Perfection is rarely suitable as it doesn’t give enough space for ideas to evolve. On the other hand, a great idea can suffer from execution that lacks details as much as from excessive perfectionism.
It’s all about the right balance, I suppose.
Over the course of your development, what have been your most important instruments and tools - and what are the most promising strategies for working with them?
I appreciate the possibilities that digital music production offers. Also, high-quality video production has become much easier, as new technologies offer many possibilities.
In that regard, my most important tools of expression, besides my voice, are my computer and iPhone.
Take us through a day in your life, from a possible morning routine through to your work, please.
I wake up around 10 am and do my workout, shower, and then start the day with a few coffees while answering emails and doing the office chores.
After the boring stuff is done at around 6 pm, I go for a long walk and grocery shopping, have a late lunch, and then start working on music or lyrics at around 8 pm and usually work until 3-4 am.
Could you describe your creative process on the basis of a piece, live performance or album that's particularly dear to you, please?
My creative process is very intuitive. Sometimes it starts with a poetry piece I’m reading that inspires me or an old art-house movie. I play a few notes on a simple beat and start singing along. Then I work on the lyrics.
After finishing the lyrics, I start working on the arrangement and the instrumental composition.
Listening can be both a solitary and a communal activity. Likewise, creating music can be private or collaborative. Can you talk about your preferences in this regard and how these constellations influence creative results?
Collaboration can help break routines and learn new things, which is excellent. But it can also dilute the message of a piece due to its nature which requires compromises.
It’s always about balance and the right timing, I suppose.
How do your work and your creativity relate to the world and what is the role of music in society?
My work is my reaction to the world and expresses how I experience reality.
Music, like any other form of expression, is a communication tool. It’s all about connecting with the world and information flow.
Art can be a way of dealing with the big topics in life: Life, loss, death, love, pain, and many more. In which way and on which occasions has music – both your own or that of others - contributed to your understanding of these questions?
Music is the only art form so direct and instant in its effect. You can’t touch it like a sculpture or look at it like you can with a painting. The closest physical links are the instruments and tools used to produce it.
It exists as waveforms, invisible, fading into nothing. But what remains are profound emotions. And that’s what humans remember and what makes it so different from any other art form.
How do you see the connection between music and science and what can these two fields reveal about each other?
Music is a creative expression and science; both are closely related and use maths and logic, combined with creative thinking.
If science is the creative expression of the intellect, music is the science of emotions.
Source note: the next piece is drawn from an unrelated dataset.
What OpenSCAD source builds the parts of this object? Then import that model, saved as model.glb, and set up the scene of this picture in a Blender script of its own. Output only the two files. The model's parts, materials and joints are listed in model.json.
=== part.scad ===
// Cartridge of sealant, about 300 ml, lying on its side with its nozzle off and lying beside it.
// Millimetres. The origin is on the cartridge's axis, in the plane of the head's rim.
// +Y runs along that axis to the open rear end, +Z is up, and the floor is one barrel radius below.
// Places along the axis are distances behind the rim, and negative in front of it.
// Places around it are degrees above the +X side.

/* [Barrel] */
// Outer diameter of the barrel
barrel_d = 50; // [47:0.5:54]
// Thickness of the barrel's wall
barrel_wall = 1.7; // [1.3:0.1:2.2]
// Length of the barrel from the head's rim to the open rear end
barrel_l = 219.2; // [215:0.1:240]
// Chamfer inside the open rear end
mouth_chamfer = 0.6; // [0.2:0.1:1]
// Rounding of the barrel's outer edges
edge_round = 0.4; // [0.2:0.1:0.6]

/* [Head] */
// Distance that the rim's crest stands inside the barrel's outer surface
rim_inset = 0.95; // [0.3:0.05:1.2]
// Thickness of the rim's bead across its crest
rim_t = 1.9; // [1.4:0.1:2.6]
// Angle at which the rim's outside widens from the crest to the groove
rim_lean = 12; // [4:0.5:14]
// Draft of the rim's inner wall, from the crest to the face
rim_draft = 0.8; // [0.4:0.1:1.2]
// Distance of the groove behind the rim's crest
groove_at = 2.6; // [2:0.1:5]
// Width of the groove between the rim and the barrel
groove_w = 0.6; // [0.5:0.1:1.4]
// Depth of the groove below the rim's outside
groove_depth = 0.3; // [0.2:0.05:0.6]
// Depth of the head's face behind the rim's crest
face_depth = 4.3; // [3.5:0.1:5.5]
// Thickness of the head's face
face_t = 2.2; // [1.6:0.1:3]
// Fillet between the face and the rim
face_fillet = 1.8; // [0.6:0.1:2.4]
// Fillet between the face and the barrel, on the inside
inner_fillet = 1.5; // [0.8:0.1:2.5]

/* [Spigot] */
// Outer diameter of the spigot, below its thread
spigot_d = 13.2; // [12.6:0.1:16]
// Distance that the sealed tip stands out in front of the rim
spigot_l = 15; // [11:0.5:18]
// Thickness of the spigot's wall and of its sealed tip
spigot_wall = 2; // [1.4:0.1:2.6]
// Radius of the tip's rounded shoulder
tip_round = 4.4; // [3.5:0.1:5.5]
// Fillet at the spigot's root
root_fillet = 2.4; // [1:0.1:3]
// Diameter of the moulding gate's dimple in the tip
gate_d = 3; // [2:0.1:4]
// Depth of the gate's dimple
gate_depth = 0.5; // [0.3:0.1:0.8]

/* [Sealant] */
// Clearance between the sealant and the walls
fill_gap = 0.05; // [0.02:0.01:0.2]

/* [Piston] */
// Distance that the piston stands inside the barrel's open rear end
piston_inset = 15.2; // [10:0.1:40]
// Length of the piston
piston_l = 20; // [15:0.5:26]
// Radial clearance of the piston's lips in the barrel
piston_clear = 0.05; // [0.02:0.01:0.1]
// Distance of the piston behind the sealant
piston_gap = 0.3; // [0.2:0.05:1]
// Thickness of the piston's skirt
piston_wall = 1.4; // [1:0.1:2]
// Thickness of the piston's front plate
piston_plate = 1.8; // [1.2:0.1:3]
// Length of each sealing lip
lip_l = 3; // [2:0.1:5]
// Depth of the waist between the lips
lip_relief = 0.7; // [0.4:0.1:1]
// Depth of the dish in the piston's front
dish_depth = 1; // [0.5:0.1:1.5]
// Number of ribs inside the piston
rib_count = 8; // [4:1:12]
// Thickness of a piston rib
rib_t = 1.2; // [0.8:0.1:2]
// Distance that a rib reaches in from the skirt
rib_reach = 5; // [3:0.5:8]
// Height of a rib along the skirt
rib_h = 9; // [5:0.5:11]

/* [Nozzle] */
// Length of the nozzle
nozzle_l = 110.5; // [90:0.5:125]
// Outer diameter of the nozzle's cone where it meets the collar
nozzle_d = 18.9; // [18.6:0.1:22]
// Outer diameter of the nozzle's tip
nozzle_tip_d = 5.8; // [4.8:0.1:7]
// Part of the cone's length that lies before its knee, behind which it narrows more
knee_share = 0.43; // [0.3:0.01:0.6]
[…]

Creativity can reach many different corners of our lives. Do you feel as though writing or performing a piece of music is inherently different from something like making a great cup of coffee? What do you express through music that you couldn't or wouldn't in more 'mundane' tasks?
The poet and philosopher Khalil Gibran said, "Work is love," and I couldn't agree more. Things become trivial due to the value we give them. Anything we do can be an expression of love.
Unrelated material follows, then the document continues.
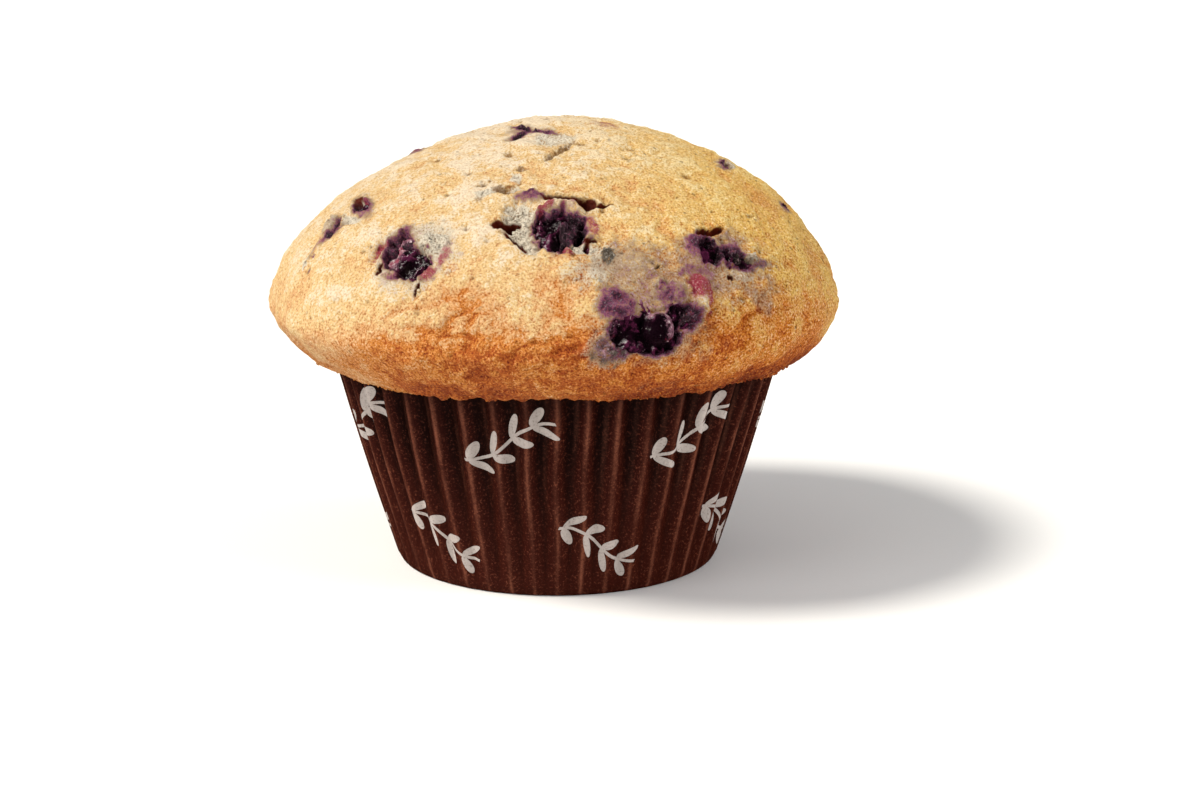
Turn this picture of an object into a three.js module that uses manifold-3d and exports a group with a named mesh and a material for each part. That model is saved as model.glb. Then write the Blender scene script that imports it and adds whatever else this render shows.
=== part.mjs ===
// A large berry muffin in a pleated paper case.
// Millimetres, +Z up, origin at the middle of the case's foot. The side with the burst berry faces -Y.

import * as THREE from 'three';
import { mergeVertices } from 'three/addons/utils/BufferGeometryUtils.js';
import Module from 'manifold-3d';

const wasm = await Module();
wasm.setup();

// ---- Driving dimensions ----

// Paper case: a pleated cup with a flat foot.
const FOOT_RADIUS = 27.8; // over the pleats' ridges, where the wall's line meets the table
const WALL_FLARE = 0.3008; // gain in radius for each millimetre of height
const CASE_HEIGHT = 38;
const FOOT_CORNER = 2.4; // rounding between the foot and the wall
const PAPER = 0.4;
const PLEATS = 44;
const PLEAT_DEPTH_TOP = 1.7;
const PLEAT_DEPTH_FOOT = 0.8;
const RIDGE_SHARE = 0.3; // of a pleat's width, the flat top of its ridge
const VALLEY_SHARE = 0.2; // of a pleat's width, the flat bottom of its valley

// Cake: a plug that fills the case, a lip that hangs over its edge, and a domed crown.
const FIT = 0.35; // clear space between two pieces
const RIM_RADIUS = 49.2; // widest ring of the crown
const RIM_HEIGHT = 45.7;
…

Music is vibration in the air, captured by our ear drums. From your perspective as a creator and listener, do you have an explanation how it able to transmit such diverse and potentially deep messages?
Because of how humans experience reality, only a tiny part of us is the intellect; the most significant factor, our subconsciousness, is intuitive and very complex.
We do not remember details of past events in our life, but we remember the emotion very well.